My fascination with time extends into books I read and shows or movies that I watch. Right now I’m rereading Artemis Fowl: The Time Paradox. I just got through the big reveal, where all the time pieces fall into place, and I am still amazed/flummoxed at how author Eoin Colfer pulls it off. And how can I forget my first awe-filled readings of Harry Potter and the Prisoner of Azkaban or A Wrinkle in Time? I think it’s in my blood be attracted to stories like this, even when they make my head spin. Although I hesitate to call myself a Trekkie (we never went to Star Trek conventions dressed in unflattering, duo-toned bodysuits, although I did buy my dad Hamlet translated into Klingon one year), I grew up watching Star Trek: The Next Generation and later Deep Space Nine. Despite their corniness, the episodes or movies that I remember with fondness all, in some way or other, deal with time travel or getting caught in a time loop. Other favorite movies are Click (I cry every time), MementoDéjà Vu, Meet the Robinsons, and of course the Back to the Future trilogy. And even though I’m not into romance, per se, I love the two Outlander books that I’ve read so far. The writing and story are good, but the time travel quandary itself is what attracted me to the series.
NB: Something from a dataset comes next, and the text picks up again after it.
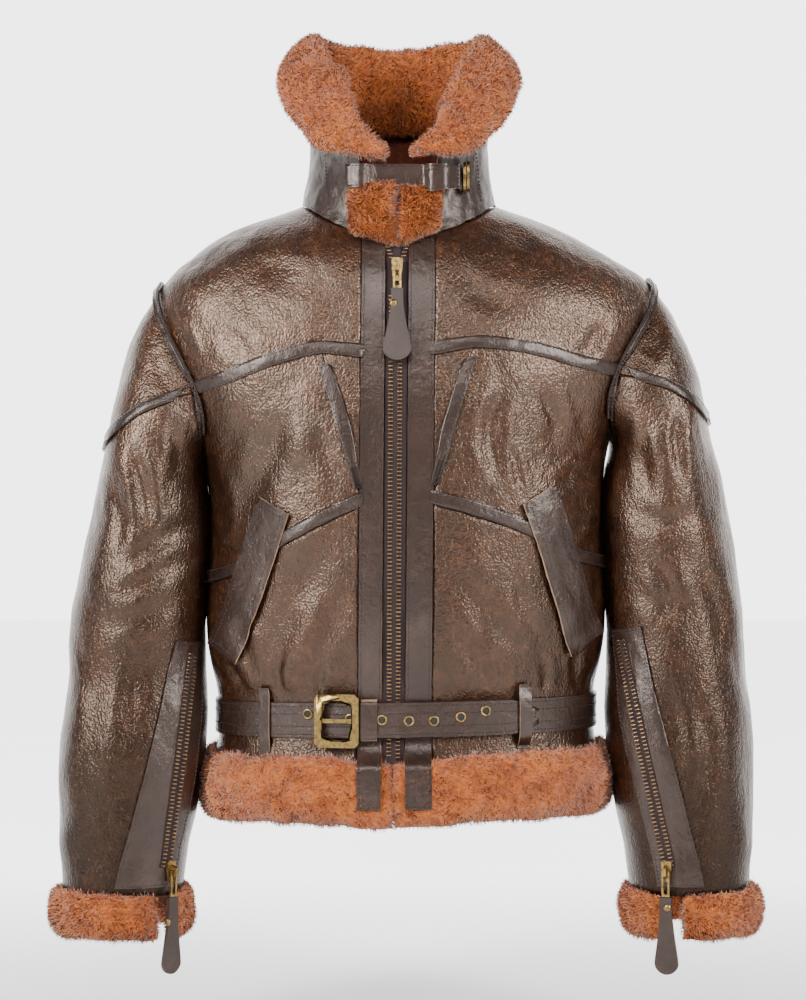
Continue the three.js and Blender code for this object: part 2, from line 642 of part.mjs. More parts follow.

As for my own writing, I haven’t tackled time travel yet. It’s so mind-boggling that I’m afraid I wouldn’t be up to the task. Of course, I never thought that I would write young adult fiction, either, until I began reading so much of it that a young adult story began to blossom within me. I guess that means I’m just going to have to sacrifice and read some more time-related literature if I want to pursue the precarious time continuum in my own writing. What a shame.